= Collapsed vein =

Medical injury

Collapsed veins are a common injury that results from repeated use of intravenous injections.

They can result from intravenous chemotherapy or when injection conditions are less than ideal, such as in the context of drug abuse.

== Causes ==

Dehydration can cause temporary vein collapse.

Permanent vein collapse occurs as a consequence of:
- Repeated injections, especially with blunt needles.
- Poor injection technique.
- Injection of substances which irritate the veins; in particular, fluids that are hypertonic (high osmolality), vasoactive, irritants, with an extreme pH (very acidic or alkaline), many chemotherapeutic drugs or liquid methadone intended for oral use.

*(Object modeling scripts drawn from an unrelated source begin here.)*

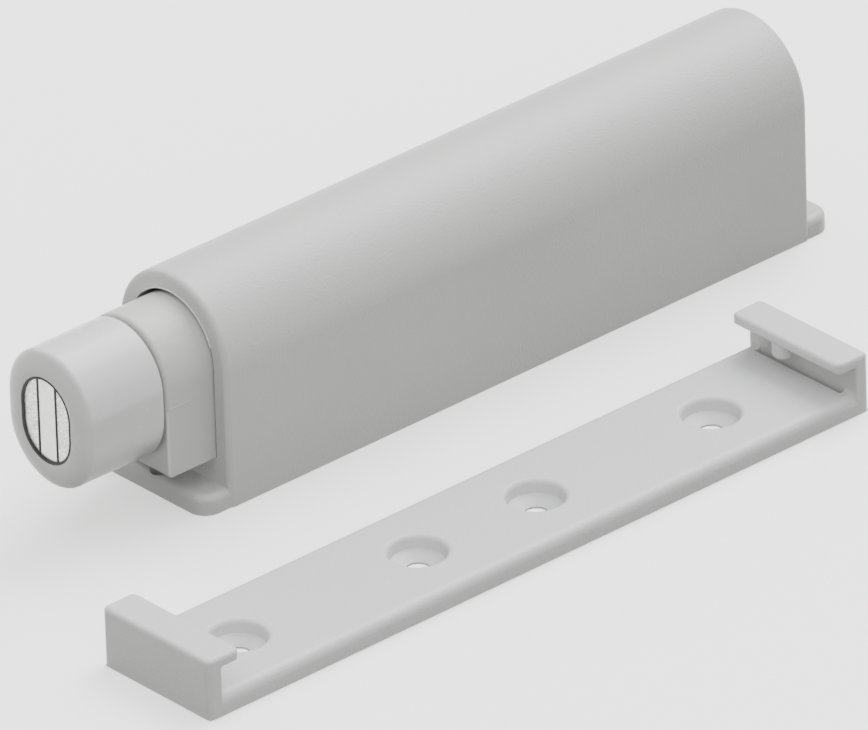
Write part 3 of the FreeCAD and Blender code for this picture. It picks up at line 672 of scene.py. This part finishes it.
# %% Turn the cutter of the screw wells
WELL_ROLL = 0.6
WELL_LIFT = 0.004
WELL_RADIUS = 3.0
WALL_LEAN = 0.15
CONE_TOP, CONE_FOOT = 0.95, 0.2
BORE_RADIUS = 1.3
CUTTER_ABOVE, CUTTER_BELOW = 1, 0.5


def quarter_turn(step):
    """Angles from 0 to 90 degrees, so many degrees apart."""
    return [math.radians(degrees) for degrees in range(0, 91, step)]


def well_outline():
    top = STRIP_THICKNESS + WELL_LIFT
    high, low = STRIP_THICKNESS + CUTTER_ABOVE, -CUTTER_BELOW
    roll = [(WELL_RADIUS + WELL_ROLL * (1 - math.sin(t)), top - WELL_ROLL * (1 - math.cos(t)))
            for t in quarter_turn(15)]
    rim = [(0, high), (WELL_RADIUS + WELL_ROLL, high)]
    bore = [(WELL_RADIUS - WALL_LEAN, CONE_TOP), (BORE_RADIUS, CONE_FOOT), (BORE_RADIUS, low),
            (0, low)]
    return rim + roll + bore


def turned_mesh(name, outline, axis="Z", steps=64):
    """A closed mesh from a side outline of (radius, along) with both its ends on the axis."""
    rows = []
    for radius, along in outline:
        angles = [math.tau * step / steps for step in range(steps if radius else 1)]
        turn = [(radius * math.cos(angle), radius * math.sin(angle)) for angle in angles]
        rows.append([(across, aside, along) if axis == "Z" else (along, aside, across)
                     for across, aside in turn])
    return skin_mesh(name, rows)


cutter = plain_object("well_cutter", turned_mesh("well_cutter", well_outline()))
print("cutter:", len(cutter.data.polygons), "faces")

# %% [markdown]
# Four copies of the cutter could be set by hand. A node tree sets them at the places that
# follow from the hole pitch, outer gap, inner gap, outer gap, and takes all four out of the
# strip in one cut, so that the pitch stays a value.

# %% Sink the four screw wells
WELLS = {"First well": 10.8, "Outer gap": 24.0, "Inner gap": 16.0}
WELL_GAPS = ("Outer gap", "Inner gap", "Outer gap")


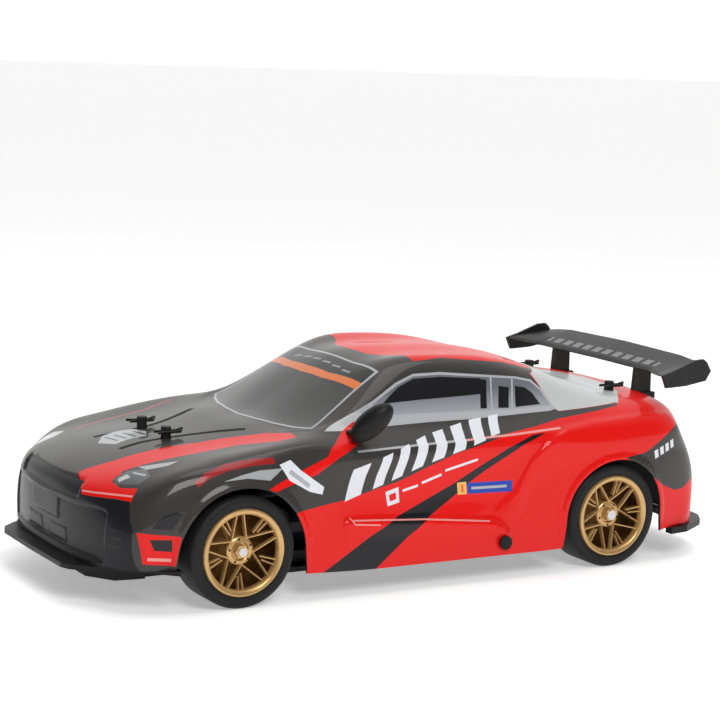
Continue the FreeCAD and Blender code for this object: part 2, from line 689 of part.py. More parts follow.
def steering_link():
    """One flat bar from knuckle to knuckle with a tongue to the servo's arm."""
    x = AXLE_X - STEER_ARM
    bar = block(x - 3.5, x + 3.5, -KINGPIN_Y, KINGPIN_Y, 38.6, 41.2)
    tongue = block(SERVO_X - STEER_ARM, x, -4, 4, 38.6, 41.2)
    ends = [rod((x, side * KINGPIN_Y, 38.6), (x, side * KINGPIN_Y, 41.2), 3.5) for side in (1, -1)]
    eye = rod((SERVO_X - STEER_ARM, 0, 38.6), (SERVO_X - STEER_ARM, 0, 41.2), 4.0)
    bar = bar.fuse([tongue, eye] + ends)
    for px, py in ((x, KINGPIN_Y), (x, -KINGPIN_Y), (SERVO_X - STEER_ARM, 0)):
        bar = bar.cut(rod((px, py, 30), (px, py, 50), PEG_R + 0.1))
    return bar


# ---------------------------------------------------------------- everything together
def keep_pair(name, left):
    """Store a left piece and its mirror image as two nodes."""
    keep(name + "_left", left)
    keep(name + "_right", mirrored(left))


def make_shell_group():
    """Shell and everything fixed to it."""
    blank = shell_blank()
    keep("body_shell", body_shell())
    keep("front_splitter", front_splitter())
    keep("rear_lip", rear_lip())
    keep("wing_blade", wing_blade())
    keep_pair("wing_stand", wing_stand(blank))
    keep("door_mirror_left", door_mirror(blank))
    keep("skirt_buttons", skirt_buttons(blank))
    clips = []
    for x, y in (FRONT_POST, REAR_POST):
        clips += [body_clip(x, y), body_clip(x, -y)]
    PIECES["body_clips"] = Part.makeCompound(clips)


def make_chassis():
    """Everything that stays with the lower deck, screws last so that they cut their holes."""
    keep("chassis_plate", chassis_plate())
    keep("front_lower_beam", front_lower_beam())
    keep("front_upper_beam", front_upper_beam())
    keep("foam_bumper", foam_bumper())
    keep("front_body_posts", front_body_posts())
    keep("rear_body_posts", rear_body_posts())
    keep("upper_deck", upper_deck())
    keep("battery_pack", battery_pack())
    keep("battery_strap", battery_strap())
    keep("speed_control", speed_control())
    keep("receiver", receiver())
    keep("steering_servo", steering_servo())
    keep("gear_case_left", gear_case_side(1))
    keep("gear_case_right", gear_case_side(-1))
    keep("motor_mount", motor_mount())
    keep("motor_can", motor_can())
    keep("switch_case", switch_case())
    keep("switch_knob", switch_knob())
    PIECES["shaft_bearings"] = shaft_bearings()
    PIECES["kingpins"] = kingpins()
    for beam in ("front_lower_beam", "front_upper_beam"):
        keep(beam, PIECES[beam].cut(PIECES["kingpins"]))
    keep("front_lower_beam", PIECES["front_lower_beam"].cut(PIECES["front_upper_beam"]))
    screws = Part.makeCompound([screw(x, y) for x, y in SCREWS])
    screwed = ["chassis_plate", "front_lower_beam", "front_upper_beam", "front_body_posts",
               "upper_deck", "battery_strap", "steering_servo", "gear_case_left",
               "gear_case_right"]
    for name in screwed:
        keep(name, PIECES[name].cut(screws))
    PIECES["chassis_screws"] = screws


def make_drive():
    """Rear shaft with its wheels and gear, and the motor's shaft."""
    keep("rear_shaft", rear_shaft())
    keep("spur_gear", spur_gear())
    keep("motor_shaft", motor_shaft())
    keep("pinion_gear", pinion_gear())
    PIECES["rear_hexes"] = rear_hexes()
    PIECES["rear_nuts"] = rear_nuts()
    keep_pair("rim_rear", rim(-AXLE_X, REAR_WHEEL_Y, REAR_SHAFT_R))
    keep_pair("tyre_rear", tyre(-AXLE_X, REAR_WHEEL_Y))


def make_front_end():
    """Suspension, steering and front wheels."""
    keep_pair("spring_seat", spring_seat())
    keep_pair("kingpin_spring", kingpin_spring())
    keep_pair("steering_knuckle", steering_knuckle())
    keep_pair("stub_axle", stub_axle())
    keep_pair("front_nut", front_nut())
    keep_pair("rim_front", rim(AXLE_X, FRONT_WHEEL_Y, STUB_R + RUN_FIT))
    keep_pair("tyre_front", tyre(AXLE_X, FRONT_WHEEL_Y))
    keep("servo_horn", servo_horn())
    keep("steering_link", steering_link())


def main():
    """Build and write every piece."""
    make_shell_group()
    make_chassis()
    make_drive()
    make_front_end()
    os.makedirs("parts", exist_ok=True)
    for name, shape in PIECES.items():
        for solid in shape.Solids:
            if solid.Volume < 0 or not solid.isClosed():
                print("bad solid in", name)
        shape.exportStep("parts/" + name + ".step")
        print(name, len(shape.Solids), round(shape.Volume, 1), shape.isValid())


main()
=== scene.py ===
import bpy
import math
import numpy as np
from mathutils import Matrix, Vector
from mathutils.geometry import tessellate_polygon


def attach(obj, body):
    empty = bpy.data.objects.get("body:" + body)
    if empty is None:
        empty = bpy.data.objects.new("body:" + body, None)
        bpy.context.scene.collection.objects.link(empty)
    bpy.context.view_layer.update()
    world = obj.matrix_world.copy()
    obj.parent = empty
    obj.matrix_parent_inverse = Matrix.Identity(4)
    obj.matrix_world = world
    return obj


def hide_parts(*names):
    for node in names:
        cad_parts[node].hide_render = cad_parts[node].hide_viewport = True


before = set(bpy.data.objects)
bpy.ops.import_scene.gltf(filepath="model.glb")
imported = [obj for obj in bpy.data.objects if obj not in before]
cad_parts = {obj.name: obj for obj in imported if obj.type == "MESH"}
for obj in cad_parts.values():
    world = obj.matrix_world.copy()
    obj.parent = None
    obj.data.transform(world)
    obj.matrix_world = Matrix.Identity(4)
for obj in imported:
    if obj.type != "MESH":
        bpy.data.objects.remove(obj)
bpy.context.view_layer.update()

# Lengths are millimetres unless a line says otherwise.
MM = 0.001
AXLE_X = 128.5
AXLE_Z = 32.5
FRONT_TRACK = 81.5      # middle of a wheel to the middle of the car
REAR_TRACK = 79.5
FRONT_ARCH = (39.0, 30.5, 41.5)     # radius, height of its centre, half width at the foot
REAR_ARCH = (37.0, 31.5, 40.0)
POSTS = [(142, 17), (142, -17), (-156, 45), (-156, -45)]
POST_HOLE_R = 3.6
SHELL_WALL = 1.2
LOWEST_DECK = 55        # everything painted or drilled from above lies higher
CABIN_SIDE = 40         # everything painted on a flank lies further out
LOWEST_GLASS = 90       # side windows and pillars lie above this
UPWARD = 0.12           # vertical part of the normal that counts as facing up
CELL = 8.0              # size of the squares that faces are sorted into
EDGE_SLACK = 1e-4       # closer to a cutting line than this counts as on it
FLAT_TRIANGLE = 1e-6    # a smaller area than this is left out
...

Smaller veins may collapse as a consequence of too much suction being used when pulling back against the syringe's plunger to check that the needle is in the vein. This will pull the sides of the vein together and, especially if inflamed, they may stick together causing the vein to block. Removing the needle too quickly after injecting can have a similar effect.

== Mechanism ==
Veins may become temporarily blocked if the internal lining of the vein swells in response to repeated injury or irritation. This may be caused by the needle, the substance injected, or donating plasma.

Individual endothelial cells may change the structure of their cytoskeleton when a vein collapses to better deal with the increased shear stress.

== Prognosis ==
Once endothelial swelling subsides, circulation will often become re-established. Collapsed veins may never recover. Many smaller veins are created by the body to circulate the blood, but they are not adequate for injections or IVs.

Research into solutions for patients with difficult venous access continues.